Nor did they know exactly what they were responding to: While the public was alerted of a vinyl chloride spill immediately after the derailment, Norfolk Southern, the train’s operator, did not disclose what the other hazardous chemicals spilled were until a week later when the company submitted a remedial action work plan to the Ohio Environmental Protection Agency. 

And not all affected agencies and jurisdictions were made aware of the derailment. In a letter to the president of Norfolk Southern, Pennsylvania Governor Josh Shapiro wrote that the company failed to implement Unified Command, a multi-agency or multi-jurisdictional process that involves coordinated response from agencies and organizations that service the areas affected by a disaster. 

Norfolk Southern decided to burn five of the derailed train cars containing vinyl chloride to avoid an uncontrolled explosion but did not consult Pennsylvania officials before making this decision (East Palestine is just one mile from the Pennsylvania border). 

“Failure to adhere to well-accepted standards of practice related to incident management and prioritizing an accelerated and arbitrary timeline to reopen the rail line injected unnecessary risk and created confusion in the [remediation] process,” Governor Shapiro wrote.

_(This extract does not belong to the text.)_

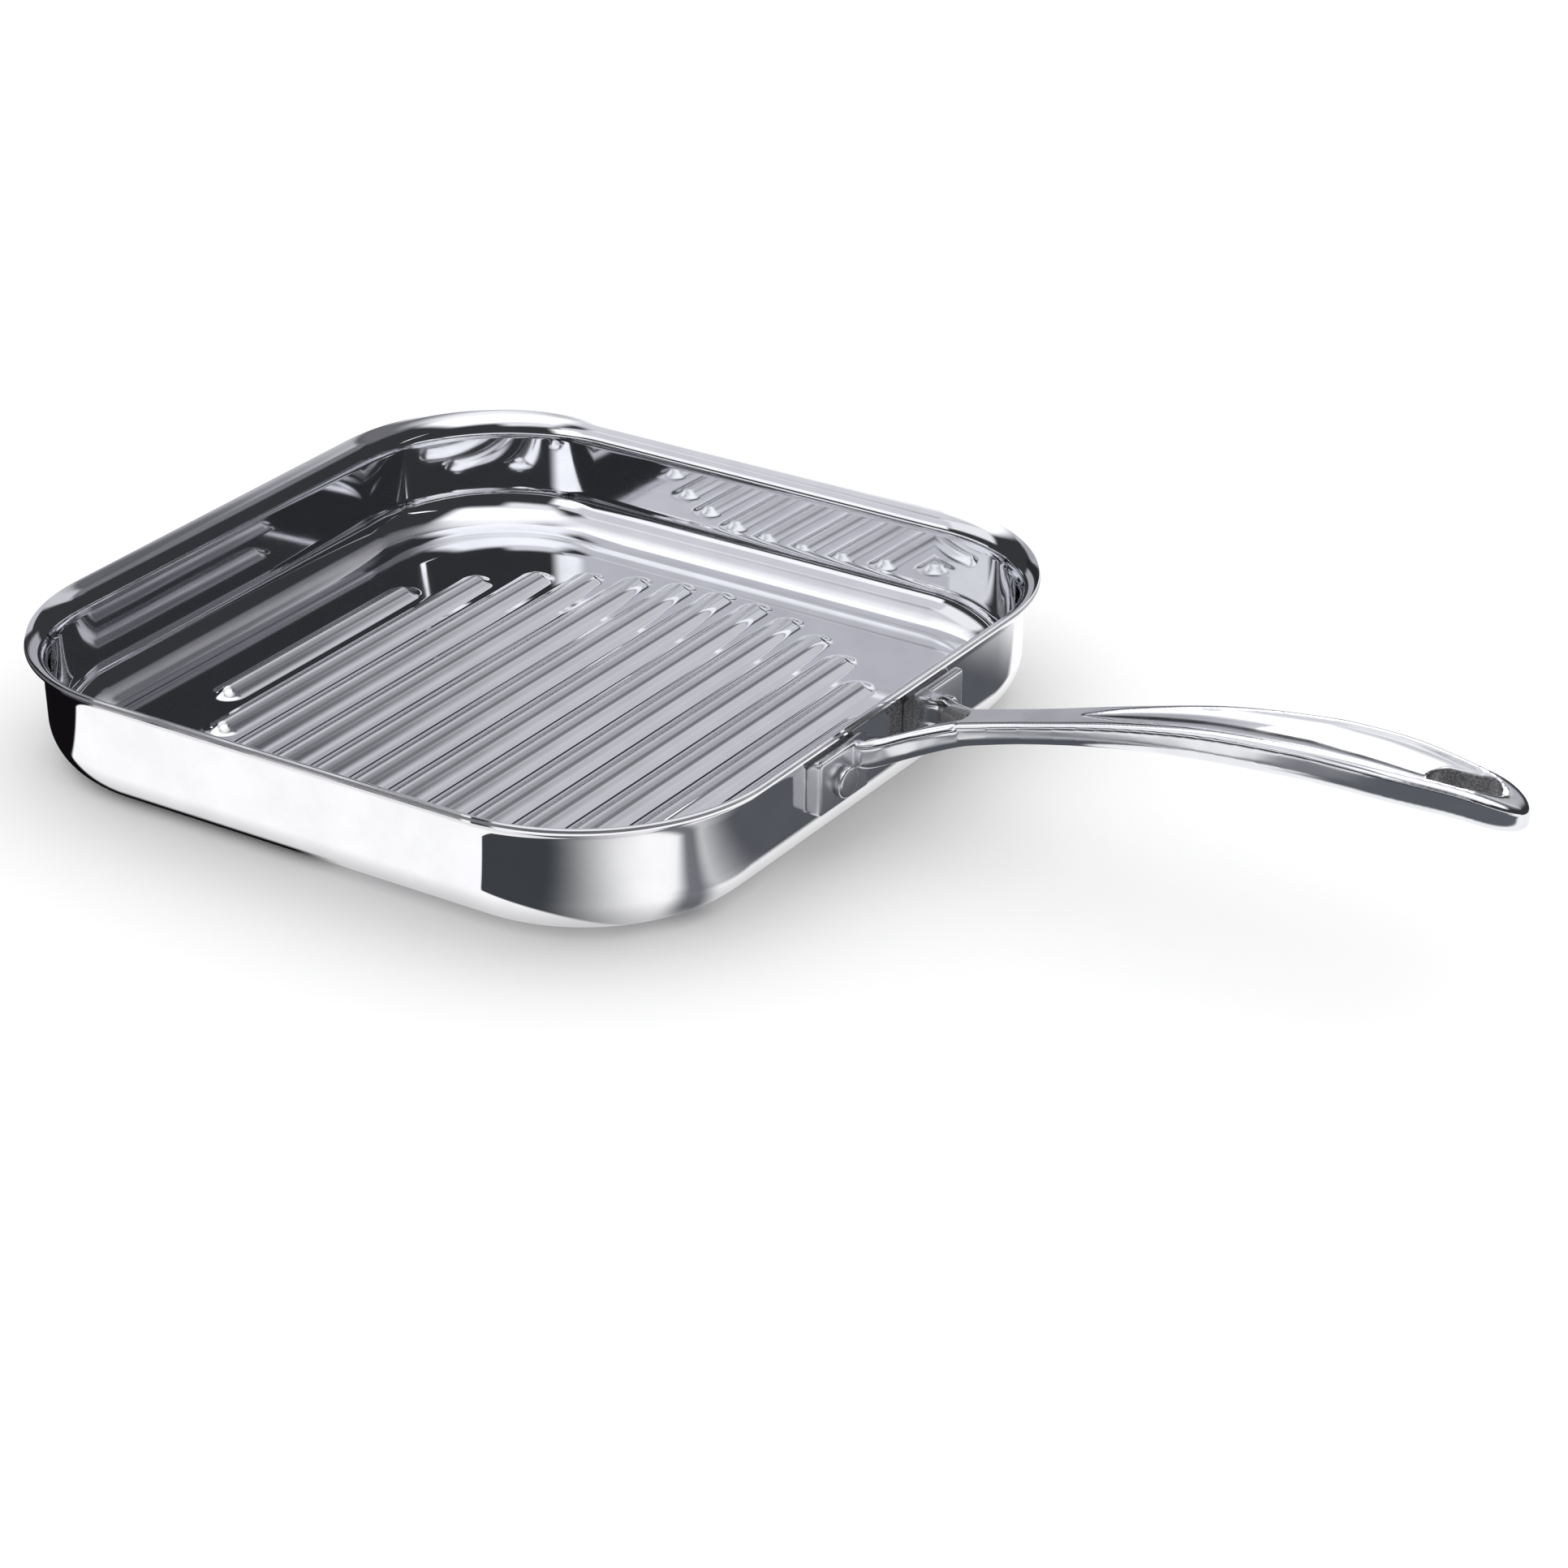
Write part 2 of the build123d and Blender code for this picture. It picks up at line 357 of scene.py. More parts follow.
def add_skin(bm, layer, face, flip):
    """One face of the sheet, floor, ribs, wall and lip. Returns its edge loop at the lip."""
    border, lip_edge = add_wall(bm, layer, face, flip)
    feet = add_ribs(bm, layer, face, flip)
    fill_floor(bm, sheet_thickness - face_depths[face], border, feet, flip)
    return lip_edge


def sheet_ply(name, first, last):
    """One ply of the sheet, between two of its faces, as a closed shell with exact normals."""
    bm = bmesh.new()
    layer = bm.verts.layers.float_vector.new("surface_normal")
    inside = add_skin(bm, layer, first, False)
    outside = add_skin(bm, layer, last, True)
    bmesh.ops.remove_doubles(bm, verts=bm.verts, dist=merge_distance)
    skin_faces = len(bm.faces)
    add_strip(bm, inside, outside, True)
    tilt = pi / 2 - radians(lip_angle)
    normals = []
    for index, face in enumerate(bm.faces):
        for loop in face.loops:
            if index < skin_faces:
                normals.append(tuple(loop.vert[layer]))
            else:
                outward = Vector(loop.vert[layer]).xy.normalized()
                if loop.vert[layer].z > 0:
                    outward = -outward
                normals.append((outward.x * cos(tilt), outward.y * cos(tilt), sin(tilt)))
    piece = new_object(name, bm)
    piece.data.attributes.remove(piece.data.attributes["surface_normal"])
    piece.data.normals_split_custom_set(normals)
    return piece


# The cast handle
def slope_at(spots, values, index):
    """Slope of a table at one of its rows, from the rows beside it."""
    low = max(index - 1, 0)
    high = min(index + 1, len(spots) - 1)
    return (values[high] - values[low]) / (spots[high] - spots[low])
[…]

Rail Safety Legislation Is Underway

On June 21, 2023, the Department of Transportation’s Pipeline and Hazardous Materials Safety Administration announced a proposed rule that would require railroads to maintain information about hazardous material shipments. The database would be accessible to authorized emergency response personnel.

All emergency responders authorized, licensed, or otherwise permitted by a state to conduct emergency response activities in their community would have access to the hazardous materials information in the event of a rail accident, according to an agency spokesperson. This means a rural volunteer fire department, for example, would have access as long as they are permitted by the town, county, or state to conduct emergency response operations.

The proposed rule adds to other railway safety legislation already under consideration in Congress in the wake of the East Palestine derailment. 

The RAIL Act, introduced in the House by Ohio Representative Bill Johnson on March 17, would require hotbox detectors be placed every 10 miles on railways used to transport hazardous materials. These detectors monitor how hot a train’s wheels are, which when overheated, can cause breakage and result in a derailed train, as was the case in East Palestine. The legislation would also provide grant funding for hazardous material training for first responders. 

The Railway Safety Act of 2023, introduced in the Senate by Ohio Senator Sherrod Brown on March 1, would also require wayside defect detectors – a monitoring system on railroad tracks that includes hotbox detectors – be used for every train carrying hazardous materials. Railway companies would be required to provide state emergency response commissioners with advance notice about what hazardous materials are moving through their communities. 

While the bills are a good starting point, said Junod from the Urban Institute, they don’t go far enough to meet rural communities where they are. The federal funding from these bills would likely be disseminated through grants, which can be a barrier for rural communities who don’t have paid staff to apply for these grants. 

“If [these bills] don't have a kind of rural guarantee, they're gonna face further challenges in accessing these really needed resources,” Junod said.